Faute inexcusable : moyen de défense « procédural » dans le cadre d’une instance prud’homale ?
Fréquemment, les salariés victimes d’AT-MP saisissent le Tribunal des affaires de sécurité sociale (TASS) en reconnaissance d’une faute inexcusable de l’employeur et le Conseil de prud’hommes (CPH) au titre d’une demande fondée sur le manquement à l’obligation de sécurité de résultat de l’employeur justifiant la résiliation judiciaire du contrat de travail et/ou la contestation du licenciement pour inaptitude.
Se pose la question, loin d’être anodine, de la compétence respective du CPH et du TASS.
Lorsque sous couvert d´une action en responsabilité contre l'employeur pour manquement à son obligation de sécurité, le salarié demande en réalité la réparation d´un préjudice né de l'accident du travail dont il a été victime, le Conseil de prud’hommes est incompétent au profit du TASS. (Cass soc 9 juillet 2014 n°13-18.696 publié ; Cass soc 29 mai 2013, n°11-20.074 publié ; Cass soc 2 juin 2016 n°14-26822)
Ce principe est appliqué aux contestations des licenciements pour inaptitude mais également aux demandes de résiliation judiciaire. (CA Versailles 25 octobre 2017 nº 14/00475)
Dans une telle situation, il appartient au Juge d’apprécier :
- si les faits exposés devant les différentes juridictions sont identiques.
- et si, sous couvert de l’action en responsabilité contre l'employeur pour manquement à son obligation de sécurité, le salarié ne demande pas en réalité la réparation d'un préjudice né de l’accident du travail,
Si tel est le cas, le CPH doit se déclarer incompétent, excluant toute indemnisation devant cette juridiction y compris pour la perte d’emploi, au profit du TASS.

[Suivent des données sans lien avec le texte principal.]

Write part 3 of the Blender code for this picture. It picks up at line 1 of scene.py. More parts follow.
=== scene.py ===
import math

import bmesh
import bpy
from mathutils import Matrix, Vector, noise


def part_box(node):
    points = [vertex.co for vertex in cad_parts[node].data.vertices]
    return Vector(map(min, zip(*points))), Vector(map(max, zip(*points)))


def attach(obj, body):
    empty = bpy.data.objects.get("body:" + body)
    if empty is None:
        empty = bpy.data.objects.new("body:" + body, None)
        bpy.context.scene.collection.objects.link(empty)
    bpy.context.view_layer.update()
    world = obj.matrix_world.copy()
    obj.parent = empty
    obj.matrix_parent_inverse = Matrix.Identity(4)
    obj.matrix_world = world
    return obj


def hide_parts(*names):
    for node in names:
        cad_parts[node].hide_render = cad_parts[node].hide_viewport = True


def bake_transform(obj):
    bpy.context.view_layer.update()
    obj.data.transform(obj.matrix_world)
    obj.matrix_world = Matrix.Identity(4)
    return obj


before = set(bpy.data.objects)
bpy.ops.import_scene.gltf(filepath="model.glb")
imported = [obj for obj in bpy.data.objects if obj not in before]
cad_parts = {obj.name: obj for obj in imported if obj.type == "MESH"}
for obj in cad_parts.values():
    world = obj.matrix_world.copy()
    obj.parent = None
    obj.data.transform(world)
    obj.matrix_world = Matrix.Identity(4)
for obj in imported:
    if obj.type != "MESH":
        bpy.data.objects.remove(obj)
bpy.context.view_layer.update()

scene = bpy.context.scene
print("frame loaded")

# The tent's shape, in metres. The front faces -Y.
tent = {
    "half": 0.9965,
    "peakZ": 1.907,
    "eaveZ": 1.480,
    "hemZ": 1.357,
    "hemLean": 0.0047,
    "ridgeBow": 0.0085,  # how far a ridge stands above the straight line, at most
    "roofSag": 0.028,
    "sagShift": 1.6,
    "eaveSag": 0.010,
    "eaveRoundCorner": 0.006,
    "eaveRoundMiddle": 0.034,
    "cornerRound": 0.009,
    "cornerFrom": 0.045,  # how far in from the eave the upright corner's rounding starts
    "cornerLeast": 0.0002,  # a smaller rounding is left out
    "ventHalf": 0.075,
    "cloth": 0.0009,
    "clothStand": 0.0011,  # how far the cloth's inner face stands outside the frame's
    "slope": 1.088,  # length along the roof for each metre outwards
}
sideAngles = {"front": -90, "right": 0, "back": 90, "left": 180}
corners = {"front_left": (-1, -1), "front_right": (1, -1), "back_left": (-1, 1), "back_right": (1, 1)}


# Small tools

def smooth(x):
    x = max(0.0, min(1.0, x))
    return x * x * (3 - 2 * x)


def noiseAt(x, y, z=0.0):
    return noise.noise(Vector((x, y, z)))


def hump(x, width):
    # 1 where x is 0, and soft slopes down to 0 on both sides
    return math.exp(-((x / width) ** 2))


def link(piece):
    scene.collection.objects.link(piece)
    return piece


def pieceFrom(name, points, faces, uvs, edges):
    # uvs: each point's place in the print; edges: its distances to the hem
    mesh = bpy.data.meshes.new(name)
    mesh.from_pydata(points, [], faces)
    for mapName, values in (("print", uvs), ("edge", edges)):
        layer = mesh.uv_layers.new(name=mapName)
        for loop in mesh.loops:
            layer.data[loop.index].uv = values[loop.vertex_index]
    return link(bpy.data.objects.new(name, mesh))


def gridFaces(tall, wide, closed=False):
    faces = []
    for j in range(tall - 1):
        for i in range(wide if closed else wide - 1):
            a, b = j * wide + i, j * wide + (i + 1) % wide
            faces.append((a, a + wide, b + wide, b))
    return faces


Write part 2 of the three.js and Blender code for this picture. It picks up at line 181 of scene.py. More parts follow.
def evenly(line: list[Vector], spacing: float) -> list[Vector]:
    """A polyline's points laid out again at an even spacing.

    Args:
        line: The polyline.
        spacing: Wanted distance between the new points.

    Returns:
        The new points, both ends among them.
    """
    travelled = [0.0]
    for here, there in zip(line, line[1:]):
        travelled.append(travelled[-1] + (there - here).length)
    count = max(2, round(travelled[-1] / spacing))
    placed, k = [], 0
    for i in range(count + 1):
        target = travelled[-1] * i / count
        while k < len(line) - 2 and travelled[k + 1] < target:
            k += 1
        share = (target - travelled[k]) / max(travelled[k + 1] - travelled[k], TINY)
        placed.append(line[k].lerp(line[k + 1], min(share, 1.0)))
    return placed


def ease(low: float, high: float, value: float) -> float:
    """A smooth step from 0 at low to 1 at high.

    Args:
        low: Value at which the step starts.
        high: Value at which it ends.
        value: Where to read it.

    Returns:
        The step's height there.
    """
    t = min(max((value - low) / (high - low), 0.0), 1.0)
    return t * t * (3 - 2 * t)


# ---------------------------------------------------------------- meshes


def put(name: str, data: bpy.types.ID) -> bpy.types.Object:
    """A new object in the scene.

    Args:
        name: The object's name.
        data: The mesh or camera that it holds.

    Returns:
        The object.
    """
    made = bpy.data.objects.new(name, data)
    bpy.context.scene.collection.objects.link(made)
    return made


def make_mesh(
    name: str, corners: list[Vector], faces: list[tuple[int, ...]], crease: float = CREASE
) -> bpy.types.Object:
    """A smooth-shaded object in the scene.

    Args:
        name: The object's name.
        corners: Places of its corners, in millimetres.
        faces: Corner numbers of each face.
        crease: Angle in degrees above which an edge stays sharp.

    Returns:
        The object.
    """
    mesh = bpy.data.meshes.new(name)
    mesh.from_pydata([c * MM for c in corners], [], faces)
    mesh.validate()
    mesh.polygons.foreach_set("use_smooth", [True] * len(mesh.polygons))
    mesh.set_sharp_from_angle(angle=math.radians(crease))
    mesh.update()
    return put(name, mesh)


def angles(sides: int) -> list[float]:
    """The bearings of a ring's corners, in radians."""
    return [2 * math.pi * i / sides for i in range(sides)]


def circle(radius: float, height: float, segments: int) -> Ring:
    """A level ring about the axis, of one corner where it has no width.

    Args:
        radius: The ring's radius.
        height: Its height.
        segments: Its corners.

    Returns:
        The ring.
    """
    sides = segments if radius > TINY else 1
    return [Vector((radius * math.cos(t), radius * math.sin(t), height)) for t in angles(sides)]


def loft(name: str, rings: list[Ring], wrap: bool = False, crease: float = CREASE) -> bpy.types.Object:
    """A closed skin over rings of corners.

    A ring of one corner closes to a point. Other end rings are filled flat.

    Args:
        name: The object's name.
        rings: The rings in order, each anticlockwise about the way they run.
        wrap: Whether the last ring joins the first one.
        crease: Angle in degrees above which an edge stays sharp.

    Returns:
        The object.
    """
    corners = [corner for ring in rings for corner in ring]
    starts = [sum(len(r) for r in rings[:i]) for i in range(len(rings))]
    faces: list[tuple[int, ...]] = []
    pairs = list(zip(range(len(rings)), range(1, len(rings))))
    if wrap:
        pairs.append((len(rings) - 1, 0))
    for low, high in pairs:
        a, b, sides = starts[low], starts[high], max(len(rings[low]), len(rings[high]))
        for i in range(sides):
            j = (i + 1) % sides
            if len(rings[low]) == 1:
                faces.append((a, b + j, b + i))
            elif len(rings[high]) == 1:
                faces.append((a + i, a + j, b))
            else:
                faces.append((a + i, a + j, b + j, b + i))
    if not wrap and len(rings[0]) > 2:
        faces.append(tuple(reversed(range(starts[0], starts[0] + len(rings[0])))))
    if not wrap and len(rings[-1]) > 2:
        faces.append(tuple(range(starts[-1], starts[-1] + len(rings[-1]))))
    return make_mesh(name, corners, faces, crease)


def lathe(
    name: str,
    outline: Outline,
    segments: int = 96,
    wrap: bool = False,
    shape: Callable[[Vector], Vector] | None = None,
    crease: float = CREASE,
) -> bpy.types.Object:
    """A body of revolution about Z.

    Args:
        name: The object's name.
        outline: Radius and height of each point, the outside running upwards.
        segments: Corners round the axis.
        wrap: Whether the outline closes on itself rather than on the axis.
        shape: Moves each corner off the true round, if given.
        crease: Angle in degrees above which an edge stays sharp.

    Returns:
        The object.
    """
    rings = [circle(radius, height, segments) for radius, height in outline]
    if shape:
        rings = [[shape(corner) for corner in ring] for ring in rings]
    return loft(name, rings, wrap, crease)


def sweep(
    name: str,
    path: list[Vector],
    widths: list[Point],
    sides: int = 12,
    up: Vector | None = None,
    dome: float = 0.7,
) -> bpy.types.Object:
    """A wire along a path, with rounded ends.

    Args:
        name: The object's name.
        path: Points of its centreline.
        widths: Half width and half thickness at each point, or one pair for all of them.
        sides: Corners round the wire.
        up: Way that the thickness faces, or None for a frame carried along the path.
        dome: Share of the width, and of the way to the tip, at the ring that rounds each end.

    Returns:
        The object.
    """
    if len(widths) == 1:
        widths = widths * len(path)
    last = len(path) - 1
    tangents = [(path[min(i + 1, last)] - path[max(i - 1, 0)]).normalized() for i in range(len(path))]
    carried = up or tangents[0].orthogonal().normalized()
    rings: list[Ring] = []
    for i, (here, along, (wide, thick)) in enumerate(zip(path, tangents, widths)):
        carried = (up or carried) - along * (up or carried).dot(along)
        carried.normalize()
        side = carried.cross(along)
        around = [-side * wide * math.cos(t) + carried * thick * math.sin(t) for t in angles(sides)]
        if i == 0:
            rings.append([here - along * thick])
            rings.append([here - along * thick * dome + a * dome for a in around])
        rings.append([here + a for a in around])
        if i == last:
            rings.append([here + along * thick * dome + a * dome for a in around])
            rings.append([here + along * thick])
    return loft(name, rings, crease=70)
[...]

Si la demande d'indemnisation de la perte d’emploi, même consécutive à un licenciement du salarié pour inaptitude, correspond à une demande de réparation des conséquences de l'accident du travail, l’obligation de réintégration du salarié apte et de reclassement du salarié inapte, relèvent de la compétence du CPH, même en cas de reconnaissance d’une faute inexcusable. (Cass soc 6 octobre 2015, nº 13-26.052 ; CA Paris, 3 mai 2017, nº 14/11089)
Cette exception de procédure doit être soulevée in limine litis. (Cass soc 21 juin 2017 n°15-23785)
Opposer l’incompétence de la juridiction prud’homale doit être considéré, l’objectif étant d’éviter une indemnisation fondée sur le manquement à l’obligation de sécurité devant le CPH, dès lors que le TASS a été saisi ou a rejeté la demande de faute inexcusable.
Néanmoins, les incidences financières devant le TASS peuvent être bien plus élevées que celles d’un procès prud’homal, notamment au regard du capital représentatif de la majoration de rente, même si certains éléments doivent être pris en compte :
- le régime probatoire :
Au titre de la faute inexcusable, la charge de la preuve pèse sur l’assuré, ce qui n’est pas toujours le cas devant le CPH (harcèlement, discrimination). - le coût d’une faute inexcusable :
Nombre de structures disposent d’une assurance « faute inexcusable » (à la différence du risque prud’homal), nonobstant l’augmentation du coût de cette assurance. - l’indemnisation du licenciement pour inaptitude dans le cadre de la faute inexcusable :
Selon certaines cours d’appel, le salarié n’est pas recevable à solliciter une indemnisation au titre du licenciement pour inaptitude en lien avec la rupture de son contrat ou un reclassement sur un emploi moins rémunérateur, ce préjudice étant déjà couvert par la majoration de la rente.